Este proyecto, tan ambicioso y radical, porque pretende justamente ir a los fundamentos del sistema, requeriría no solo un compromiso generoso y arriesgado de nuestros representantes, sino también el impulso de una ciudadanía capaz de mirar a largo plazo y de una Ciencia Jurídica que, hoy por hoy, sigue sin reconocer y dar autoridad científica a todo lo que el feminismo lleva argumentando y proponiendo desde hace siglos.

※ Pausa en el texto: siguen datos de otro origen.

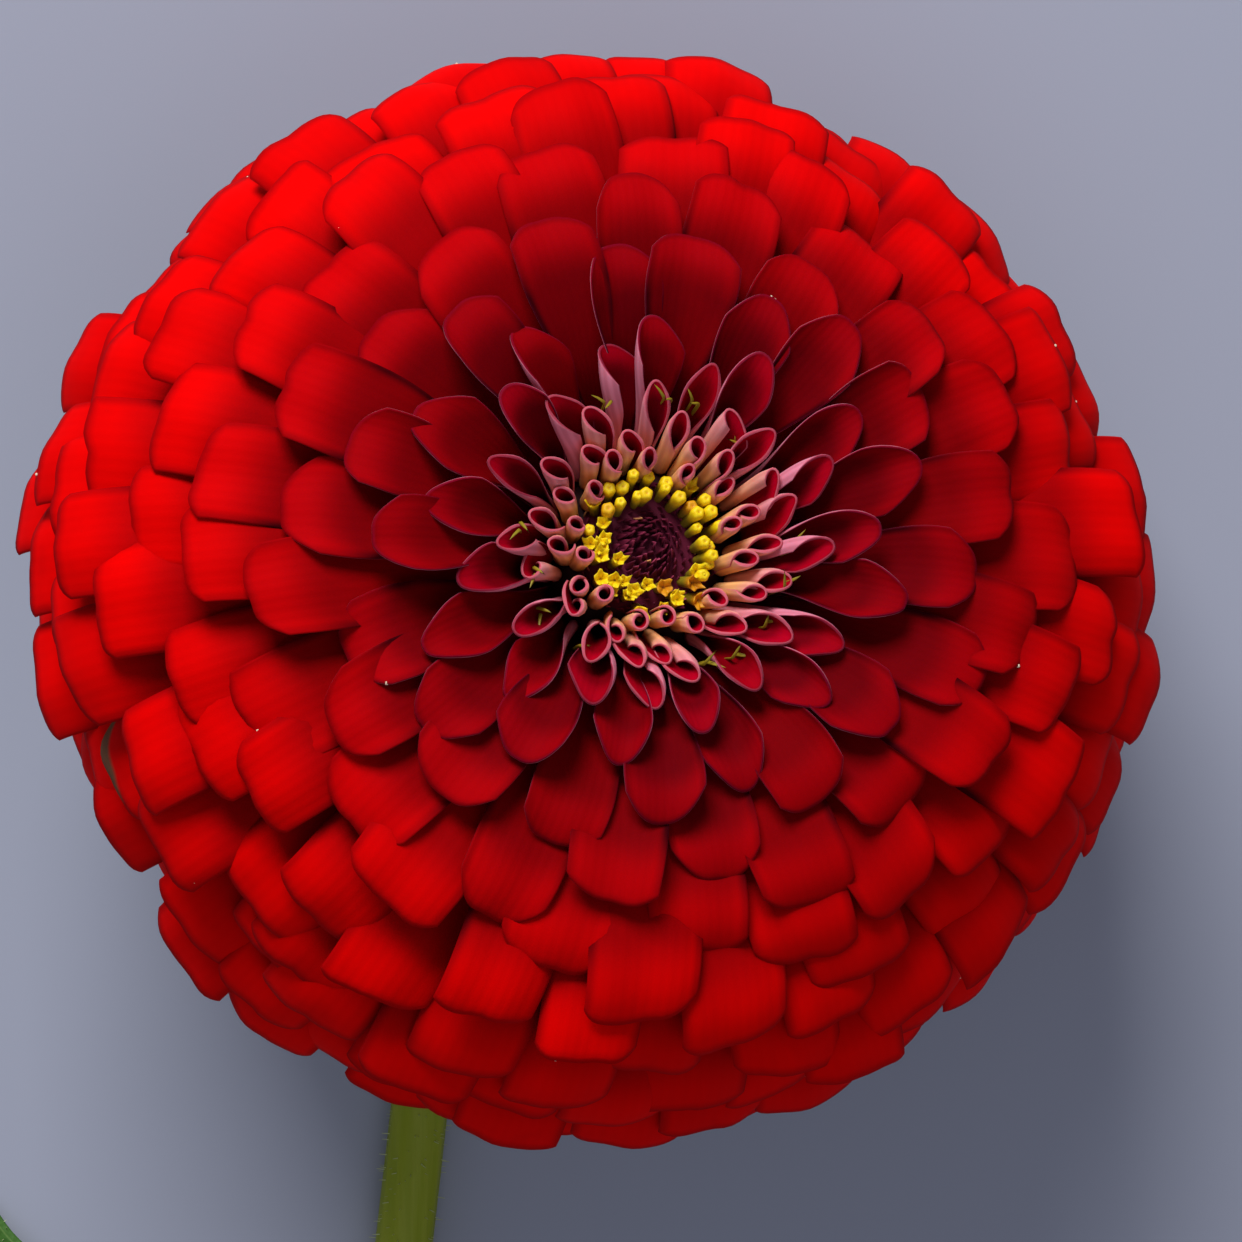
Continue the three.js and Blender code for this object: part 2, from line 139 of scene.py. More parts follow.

Mientras que en el ámbito académico, así como en el institucional, el feminismo, y más en concreto, el feminismo jurídico, siga contemplándose como una hermana menor del Derecho con mayúsculas, al estilo de como el Código civil contemplaba a mi madre, será complicado, por no decir imposible, imaginar una Constitución en la que al fin las ciudadanas puedan verse plenamente reconocidas. Una facultad, por cierto, la imaginación, que no estaría nada mal que los hombres en general, y los juristas en particular, desarrolláramos en clave política. Sería, sin duda, una de las mejores defensas frente a tanta fantasía de omnipotencia que pretende entender la Constitución como un pacto de caballeros. Esos que seguimos teniendo el privilegio de otorgar, en ocasiones, la gracia de que algunas mujeres accedan a las mesas en las que nosotros continuamos disponiendo de voto de calidad.